🛠️
Practical learning approach:
Hands-on learning methods are ideal for complex subjects as they ensure deep understanding,
maintain engagement, and improves academic performance.
💻
Compatible with e-Learning:
By definition, simulators are the perfect complement to e-Learning, as both approach
learning from the same angle.
💰
Cost Reduction:
In general, digital solutions allow us to scale more economically than physical ones. The
marginal cost of new digital units is much lower than that of their physical counterparts.
This is similar to what happens in other sectors such as the publishing or music industry.
🌐
Unlimited size:
There are concepts or phenomena that physically cannot fit into any laboratory, and if they
could, the cost would be exorbitant (for example: an ecosystem, a country's economy, or a
complex industrial process).
⏳
Unlimited Time Scale:
Simulators allow us to observe in detail both what happens when the time scale is very
small (for example, transients in electrical circuits) and what occurs when the scale is
very large (such as social phenomena, which take years or decades to develop).
🌍
Availability and Flexibility:
By deploying simulators in the cloud, they will be available at any time from anywhere
(including the classroom). There is no need to schedule practice sessions for students
to take turns in the lab, allowing students to access them at any moment.
📏
Simple Measurements:
Unless the goal of the practice sessions is to learn about metrology, measurements are
very simple and easily reproducible when using digital simulators.

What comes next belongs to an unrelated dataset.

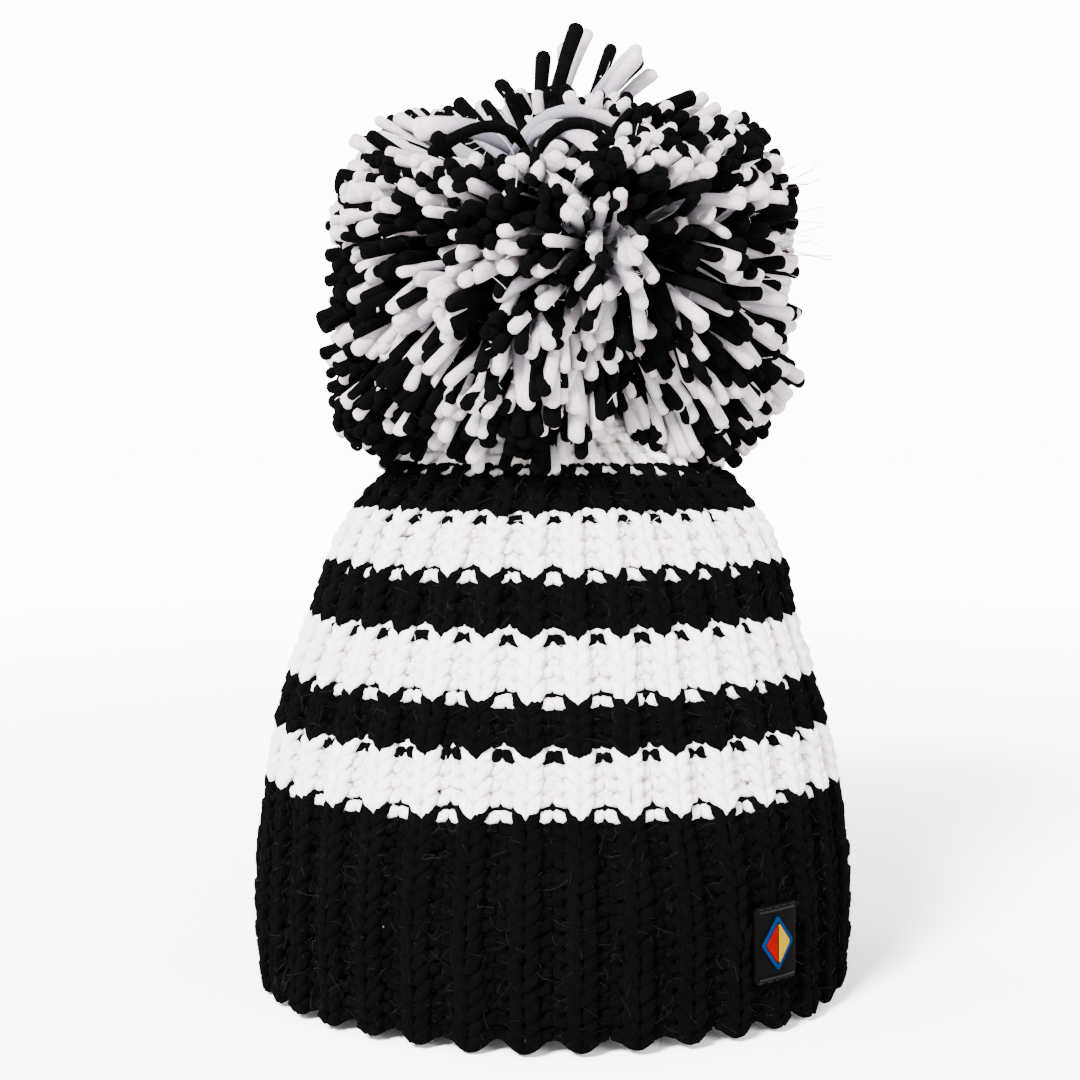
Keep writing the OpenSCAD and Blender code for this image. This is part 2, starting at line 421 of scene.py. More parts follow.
def yarn_material(name, dark, light, tint, sheen, sheen_tint, spec=0.15, depth=None):
    """Soft spun yarn: fine fibres that run along it with a slow twist, and a fuzzy surface."""
    m = Nodes(name)
    uv = m.t.nodes.new("ShaderNodeUVMap")
    uv.uv_map = "yarn"
    sep = m.add("ShaderNodeSeparateXYZ", Vector=uv.outputs["UV"])
    around, along = sep.outputs["X"], sep.outputs["Y"]
    twisted = m.math("ADD", around, m.math("MULTIPLY", along, 0.55))
    turn = m.math("MULTIPLY", twisted, TAU)
    ring = m.add(
        "ShaderNodeCombineXYZ",
        X=m.math("COSINE", turn),
        Y=m.math("SINE", turn),
        Z=m.math("MULTIPLY", along, 0.55),
    ).outputs["Vector"]
    fibre = m.noise(ring, 5.5, 5.0, 0.70)
    fine = m.noise(ring, 15.0, 3.0, 0.65)
    geo = m.t.nodes.new("ShaderNodeTexCoord")
    patch = m.noise(geo.outputs["Object"], 55.0, 2.0, 0.5)
    both = m.math("ADD", m.math("MULTIPLY", fibre, 0.6), m.math("MULTIPLY", fine, 0.4))
    colour = m.ramp(both, [(0.30, dark), (0.62, light)])
    colour = m.mix(m.math("MULTIPLY", m.math("SUBTRACT", patch, 0.35), 0.9), colour, tint)
    if depth:
        # Darker towards the root, where the strands shade each other.
        reach = m.t.nodes.new("ShaderNodeUVMap")
        reach.uv_map = "reach"
        far = m.add("ShaderNodeSeparateXYZ", Vector=reach.outputs["UV"]).outputs["X"]
        shade = m.ramp(far, [(depth[0], (0.85, 0.85, 0.85)), (depth[1], (0.0, 0.0, 0.0))])
        colour = m.mix(shade, colour, ROOT_SHADE)
    m.put(m.bsdf, "Base Color", colour)
    m.put(m.bsdf, "Roughness", YARN_ROUGH)
    m.put(m.bsdf, "Specular IOR Level", spec)
    m.put(m.bsdf, "Sheen Weight", sheen)
    m.put(m.bsdf, "Sheen Roughness", 0.45)
    m.put(m.bsdf, "Sheen Tint", (*sheen_tint, 1))
    b = m.add("ShaderNodeBump", Strength=YARN_BUMP, Distance=0.0006, Height=both)
    m.put(m.bsdf, "Normal", b.outputs["Normal"])
    return m.m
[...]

Often, when conducting a physical experiment, we are more focused on making measurements
correctly within the opportunity window provided by the experiment than on the object of
the experiment itself.
Moreover, in physical experiments, there are often variables of interest that are not
available, at least not directly or easily. When it comes to measuring physical
quantities (for example: temperature, pressure, current intensity, etc.), these can be
difficult to access or the sensors needed to measure them can be very costly. In social
sciences, it is common for variables of interest to be measured indirectly through
intermediate variables that act as proxies.
⚖️
No Ethical Dilemmas:
Conducting in vivo experiments with humans or animals often involves ethical dilemmas
(for example, experimenting with human physiology raises serious ethical and moral issues).
However, simulation allows us to conduct in silico experiments with complete peace
of mind.
Although perhaps not as obvious as experimentation with humans or animals, there are other
situations that also pose ethical or moral problems, such as experimentation in ecology.
In reality, we cannot provoke an ecological collapse for scientific purposes, but in a
simulator, it is entirely feasible.
🛡️
Zero Risk:
It is possible to address subjects that would be dangerous for the student in a safe
manner (for example, simulating radioactive decay).